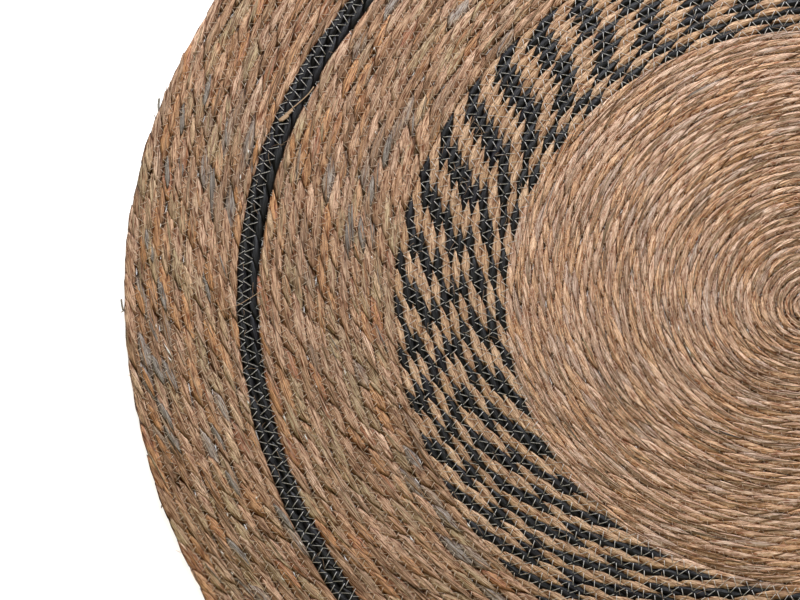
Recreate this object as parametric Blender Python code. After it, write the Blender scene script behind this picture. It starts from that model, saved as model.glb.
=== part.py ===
"""A round rug wound as one spiral of two-ply plant-fibre rope and sewn row to row.

Five lengths of rope follow each other along the spiral: a plain centre, a band of two-coloured rope,
a plain middle, two rows of black rope and a plain rim. Each length is one closed solid with a flat
underside and one raised rib for each row. Metres, +Z up, the origin in the middle of the underside.
"""

from collections import namedtuple
from math import tau

import bpy
import numpy as np

# Driving dimensions. Lengths are in metres, and places along the spiral in turns from its start.
STATIONS = 48  # cross-sections in one turn
START_ANGLE = 157 / 360  # the spiral starts here, in turns counter-clockwise from +X
CORE_RADIUS = 0.0036  # the rope's own end, which the first row winds around
GAP = 0.0003  # between one length of rope and the next
GROOVE_SHARE = 0.68  # the height of the groove between two rows, as a share of the rope's
TAPER_TURNS = 0.20  # over this much of its last turn the rim's rope thins out
TAPER_WIDTH = 0.30  # to this share of its width
RIM_RADIUS = 0.600  # only scales the unevenness below

# The lengths of rope from the centre outwards: where each ends, the spacing of its rows, the height
# of its ribs and its colour.
Rope = namedtuple("Rope", "name end pitch height colour")
ROPES = (
    Rope("centre_field", 37.575, 0.00715, 0.0070, (0.42, 0.28, 0.16)),
    Rope("patterned_band", 49.575, 0.00810, 0.0078, (0.22, 0.16, 0.11)),
    Rope("middle_field", 61.4375, 0.00990, 0.0090, (0.37, 0.26, 0.17)),
    Rope("black_ring", 63.4375, 0.00840, 0.0080, (0.02, 0.02, 0.03)),
    Rope("rim_field", 73.4, 0.01010, 0.0092, (0.37, 0.26, 0.17)),
)

# A hand-laid spiral strays a little from round: waves around the rug and their height at the rim.
# They grow with the cube of the radius, as the outer rows stray the most.
Wave = namedtuple("Wave", "count height phase")
WAVES = (Wave(2, 0.0031, 4.43), Wave(3, 0.0031, 0.565), Wave(5, 0.0040, 5.38))


def clear_scene():
    for old in list(bpy.data.objects):
        bpy.data.objects.remove(old, do_unlink=True)


def groove_radius(turn):
    """The radius of the groove inside the row that lies at this place on the spiral.

    It grows by one pitch in each turn, and changes pitch half a turn after a rope ends.
    """
    knots, radii = [1.0], [CORE_RADIUS]
    for rope in ROPES:
        knots.append(rope.end + (1.5 if rope is ROPES[-1] else 0.5))
        radii.append(radii[-1] + (knots[-1] - knots[-2]) * rope.pitch)
    return np.interp(turn, knots, radii)


def place(station, radius, along=0.0):
    """The x and y of a point at this station and radius, moved along the rope by a small distance."""
    angle = tau * (START_ANGLE - station / STATIONS)
    stray = sum(w.height * np.sin(w.count * angle + w.phase) for w in WAVES)
    radius = radius + stray * (radius / RIM_RADIUS) ** 3
    x = radius * np.cos(angle) + along * np.sin(angle)
    y = radius * np.sin(angle) - along * np.cos(angle)
    return x, y


class Solid:
    """The points and faces of one length of rope, from its first station to its last."""

    def __init__(self, first, last, height):
        self.first, self.last, self.height = first, last, height
        self.points, self.faces = [], []
        self.top, self.crest, self.bottom = {}, {}, {}

    def add(self, x, y, z):
        self.points.append((float(x), float(y), float(z)))
        return len(self.points) - 1

    def face(self, *corners):
        """One face, its corners given as they turn seen from inside the solid."""
        self.faces.append(corners[::-1])

    def along(self, station):
        """Half a gap forwards at the rope's start, and half a gap back at its end."""
        if station in (self.first, self.first + STATIONS):
            return GAP / 2
        if station in (self.last, self.last + STATIONS):
            return -GAP / 2
        return 0.0

    def groove(self, station, last_rope):
        """The groove's radius at a station, moved in from a neighbour, and thinned at the rim's end."""
        radius = groove_radius(station / STATIONS)
        if self.first <= station <= self.first + STATIONS:
            return radius + GAP / 2
        if station >= self.last and last_rope:
            inner = groove_radius(station / STATIONS - 1)
            left = (self.last + STATIONS - station) / (TAPER_TURNS * STATIONS)
            return inner + (radius - inner) * min(1.0, TAPER_WIDTH + (1 - TAPER_WIDTH) * left)
        if station >= self.last:
            return radius - GAP / 2
        return radius

    def add_points(self, last_rope):
        for station in range(self.first, self.last + STATIONS + 1):
            x, y = place(station, self.groove(station, last_rope), self.along(station))
            self.top[station] = self.add(x, y, self.height * GROOVE_SHARE)
            if station <= self.first + STATIONS or station >= self.last:
                self.bottom[station] = self.add(x, y, 0.0)
        for station in range(self.first, self.last + 1):
            middle = self.groove(station, last_rope) + self.groove(station + STATIONS, last_rope)
            along = self.along(station) if station in (self.first, self.last) else 0.0
            x, y = place(station, middle / 2, along)
            self.crest[station] = self.add(x, y, self.height)

    def add_ribs(self):
        """Two faces for each row and station: from groove to crest, and down to the next groove."""
        for near in range(self.first, self.last):
            far = near + 1
            out_near, out_far = near + STATIONS, far + STATIONS
            self.face(self.top[near], self.crest[near], self.crest[far], self.top[far])
            self.face(self.crest[near], self.top[out_near], self.top[out_far], self.crest[far])

    def add_outer_wall(self):
        for near in range(self.last, self.last + STATIONS):
            far = near + 1
            self.face(self.top[near], self.bottom[near], self.bottom[far], self.top[far])

    def add_inner_wall(self):
        for near in range(self.first, self.first + STATIONS):
            far = near + 1
            self.face(self.bottom[near], self.top[near], self.top[far], self.bottom[far])

    def add_ends(self, has_core):
        start, past = self.first, self.first + STATIONS
        if has_core:
            self.face(self.top[start], self.top[past], self.crest[start])
        else:
            self.face(
                self.bottom[start], self.bottom[past], self.top[past], self.crest[start], self.top[start]
            )
        stop, beyond = self.last, self.last + STATIONS
        self.face(
            self.bottom[stop], self.top[stop], self.crest[stop], self.top[beyond], self.bottom[beyond]
        )

    def outer_edge(self, step):
        """The underside's outer corners over one step of the turn, from its far end to its near end."""
        near = self.last + (step - self.last) % STATIONS
        corners = [self.bottom[near + 1], self.bottom[near]]
        if near + 1 == self.last + STATIONS:
            corners.insert(0, self.bottom[self.last])
        return corners

    def add_underside(self):
        for step in range(STATIONS):
            near = self.first + (step - self.first) % STATIONS
            inner = [self.bottom[near], self.bottom[near + 1]]
            if near == self.first:
                inner.insert(0, self.bottom[self.first + STATIONS])
            self.face(*inner, *self.outer_edge(step))

    def add_core(self):
        """The flat end of the rope in the middle, and the underside as a fan from the centre."""
        above = self.add(0, 0, self.height * GROOVE_SHARE)
        below = self.add(0, 0, 0)
        for near in range(self.first, self.first + STATIONS):
            corners = [above, self.top[near], self.top[near + 1]]
            if near + 1 == self.first + STATIONS:
                corners.append(self.top[self.first])
            self.face(*corners)
        for step in range(STATIONS):
            self.face(below, *self.outer_edge(step))


def rope_solid(index):
    """One length of rope: ribs above, walls and ends, and a flat underside."""
    rope = ROPES[index]
    starts_at = ROPES[index - 1].end if index else 1.0
    solid = Solid(round(starts_at * STATIONS), round(rope.end * STATIONS), rope.height)
    solid.add_points(last_rope=rope is ROPES[-1])
    solid.add_ribs()
    solid.add_outer_wall()
    solid.add_ends(has_core=index == 0)
    if index == 0:
        solid.add_core()
    else:
        solid.add_inner_wall()
        solid.add_underside()
    return solid


def rope_material(rope):
    material = bpy.data.materials.new(rope.name)
    material.use_nodes = True
    shader = material.node_tree.nodes["Principled BSDF"]
    shader.inputs["Base Color"].default_value = (*rope.colour, 1.0)
    shader.inputs["Roughness"].default_value = 0.85
    shader.inputs["Metallic"].default_value = 0.0
    return material


def used_points(solid):
    """The solid's points that a face uses, and its faces counted in them."""
    used = sorted({corner for face in solid.faces for corner in face})
    index = {old: new for new, old in enumerate(used)}
    points = np.array([solid.points[old] for old in used])
    return points, [[index[corner] for corner in face] for face in solid.faces]


def main():
    clear_scene()
    shapes = [used_points(rope_solid(index)) for index in range(len(ROPES))]
    every_point = np.concatenate([points for points, _ in shapes])
    middle = (every_point.min(axis=0) + every_point.max(axis=0)) / 2
    middle[2] = 0.0
    for rope, (points, faces) in zip(ROPES, shapes):
        mesh = bpy.data.meshes.new(rope.name)
        mesh.from_pydata((points - middle).tolist(), [], faces)
        mesh.materials.append(rope_material(rope))
        bpy.context.scene.collection.objects.link(bpy.data.objects.new(rope.name, mesh))


main()
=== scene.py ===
"""A round rug of twisted plant-fibre rope, wound as one spiral and sewn row to row with a zigzag thread.

Run as a script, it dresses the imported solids: every rope gets its two twisted plies, every joint
between two rows its zigzag, and the top its loose strips and fibres. Metres, +Z up.
"""

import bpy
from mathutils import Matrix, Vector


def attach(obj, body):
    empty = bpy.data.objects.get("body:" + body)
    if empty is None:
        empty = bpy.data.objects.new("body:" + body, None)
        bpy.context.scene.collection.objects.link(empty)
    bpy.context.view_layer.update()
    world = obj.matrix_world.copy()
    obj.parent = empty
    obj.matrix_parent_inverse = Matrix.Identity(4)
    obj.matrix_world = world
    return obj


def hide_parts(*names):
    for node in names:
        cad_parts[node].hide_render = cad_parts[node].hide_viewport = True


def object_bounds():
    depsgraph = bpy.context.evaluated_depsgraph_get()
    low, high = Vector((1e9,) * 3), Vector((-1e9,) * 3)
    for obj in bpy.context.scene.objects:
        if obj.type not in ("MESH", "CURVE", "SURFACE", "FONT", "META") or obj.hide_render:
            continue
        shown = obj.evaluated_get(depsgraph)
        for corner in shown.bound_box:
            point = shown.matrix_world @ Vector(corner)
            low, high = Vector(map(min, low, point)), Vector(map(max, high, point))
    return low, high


bl_info = {
    "name": "Coiled Rope Rug",
    "version": (1, 0, 0),
    "blender": (4, 5, 0),
    "location": "3D View > Sidebar > Rug",
    "description": "Twisted rope, zigzag sewing and loose fibres for a coiled round rug",
    "category": "Object",
}

from collections import namedtuple
from math import cos, pi, radians, sin, tau

import bpy
import numpy as np

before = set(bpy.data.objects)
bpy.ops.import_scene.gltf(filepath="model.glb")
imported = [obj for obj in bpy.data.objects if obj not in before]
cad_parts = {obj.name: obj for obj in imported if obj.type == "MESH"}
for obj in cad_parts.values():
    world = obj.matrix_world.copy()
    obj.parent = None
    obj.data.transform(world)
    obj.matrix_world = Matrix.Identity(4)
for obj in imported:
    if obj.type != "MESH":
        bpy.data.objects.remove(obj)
CAD_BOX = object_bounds()

# ---------------------------------------------------------------------------------------------
# The spiral, as in the solids. Places along it are in turns from its start, lengths in metres.
# ---------------------------------------------------------------------------------------------

STATIONS = 48  # cross-sections in one turn of the solids
START_ANGLE = 157 / 360  # where the spiral starts, in turns counter-clockwise from +X
CORE_RADIUS = 0.0036  # the middle of the solids, which their first row winds around
RIM_RADIUS = 0.600  # only scales the waves below
TAPER_TURNS = 0.20  # over this much of its last turn the rim's rope thins out
TAPER_WIDTH = 0.30  # to this share of its width

# One length of rope: its node and slot, where it ends, the spacing of its rows and its height, the
# length of one full twist and how much that varies, how far its rows stray sideways, how much its
# plies swell and shrink, how far a leaf leans along the row between its middle and its end, as a
# share of a twist, and the size of the rope's plan, as (width, length, area).
Rope = namedtuple("Rope", "node slot end pitch height lay lay_spread stray swell lean flat")
ROPES = (
    Rope("centre_field", "plain_rope_fine", 37.575, 0.00715, 0.0070, 0.041, 0.16, 0.00035, 0.13, 0.24,
         (0.536, 0.536, 0.2255)),
    Rope("patterned_band", "two_colour_rope", 49.575, 0.00810, 0.0078, 0.0465, 0.0, 0.00030, 0.06, 0.19,
         (0.730, 0.730, 0.1926)),
    Rope("middle_field", "plain_rope", 61.4375, 0.00990, 0.0090, 0.050, 0.20, 0.00080, 0.18, 0.19,
         (0.966, 0.966, 0.3125)),
    Rope("black_ring", "black_rope", 63.4375, 0.00840, 0.0080, 0.047, 0.10, 0.00025, 0.06, 0.19,
         (0.0168, 3.09, None)),
    Rope("rim_field", "plain_rope", 73.4, 0.01010, 0.0092, 0.052, 0.20, 0.00080, 0.18, 0.19,
         (0.1006, 3.455, None)),
)  # fmt: skip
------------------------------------
◆ EXERCISE REQUIREMENTS ◆
Print from the first line through the line that contains "Wave(5, 0.0040, 5.38))", please, including both, and leave out every line outside that stretch.

◆ OUTPUT OF THE TASK ◆
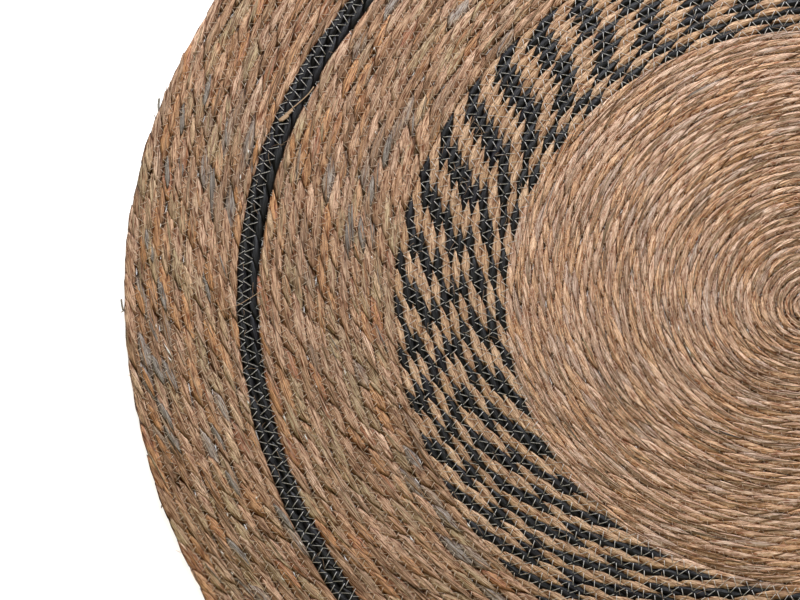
Recreate this object as parametric Blender Python code. After it, write the Blender scene script behind this picture. It starts from that model, saved as model.glb.
=== part.py ===
"""A round rug wound as one spiral of two-ply plant-fibre rope and sewn row to row.

Five lengths of rope follow each other along the spiral: a plain centre, a band of two-coloured rope,
a plain middle, two rows of black rope and a plain rim. Each length is one closed solid with a flat
underside and one raised rib for each row. Metres, +Z up, the origin in the middle of the underside.
"""

from collections import namedtuple
from math import tau

import bpy
import numpy as np

# Driving dimensions. Lengths are in metres, and places along the spiral in turns from its start.
STATIONS = 48  # cross-sections in one turn
START_ANGLE = 157 / 360  # the spiral starts here, in turns counter-clockwise from +X
CORE_RADIUS = 0.0036  # the rope's own end, which the first row winds around
GAP = 0.0003  # between one length of rope and the next
GROOVE_SHARE = 0.68  # the height of the groove between two rows, as a share of the rope's
TAPER_TURNS = 0.20  # over this much of its last turn the rim's rope thins out
TAPER_WIDTH = 0.30  # to this share of its width
RIM_RADIUS = 0.600  # only scales the unevenness below

# The lengths of rope from the centre outwards: where each ends, the spacing of its rows, the height
# of its ribs and its colour.
Rope = namedtuple("Rope", "name end pitch height colour")
ROPES = (
    Rope("centre_field", 37.575, 0.00715, 0.0070, (0.42, 0.28, 0.16)),
    Rope("patterned_band", 49.575, 0.00810, 0.0078, (0.22, 0.16, 0.11)),
    Rope("middle_field", 61.4375, 0.00990, 0.0090, (0.37, 0.26, 0.17)),
    Rope("black_ring", 63.4375, 0.00840, 0.0080, (0.02, 0.02, 0.03)),
    Rope("rim_field", 73.4, 0.01010, 0.0092, (0.37, 0.26, 0.17)),
)

# A hand-laid spiral strays a little from round: waves around the rug and their height at the rim.
# They grow with the cube of the radius, as the outer rows stray the most.
Wave = namedtuple("Wave", "count height phase")
WAVES = (Wave(2, 0.0031, 4.43), Wave(3, 0.0031, 0.565), Wave(5, 0.0040, 5.38))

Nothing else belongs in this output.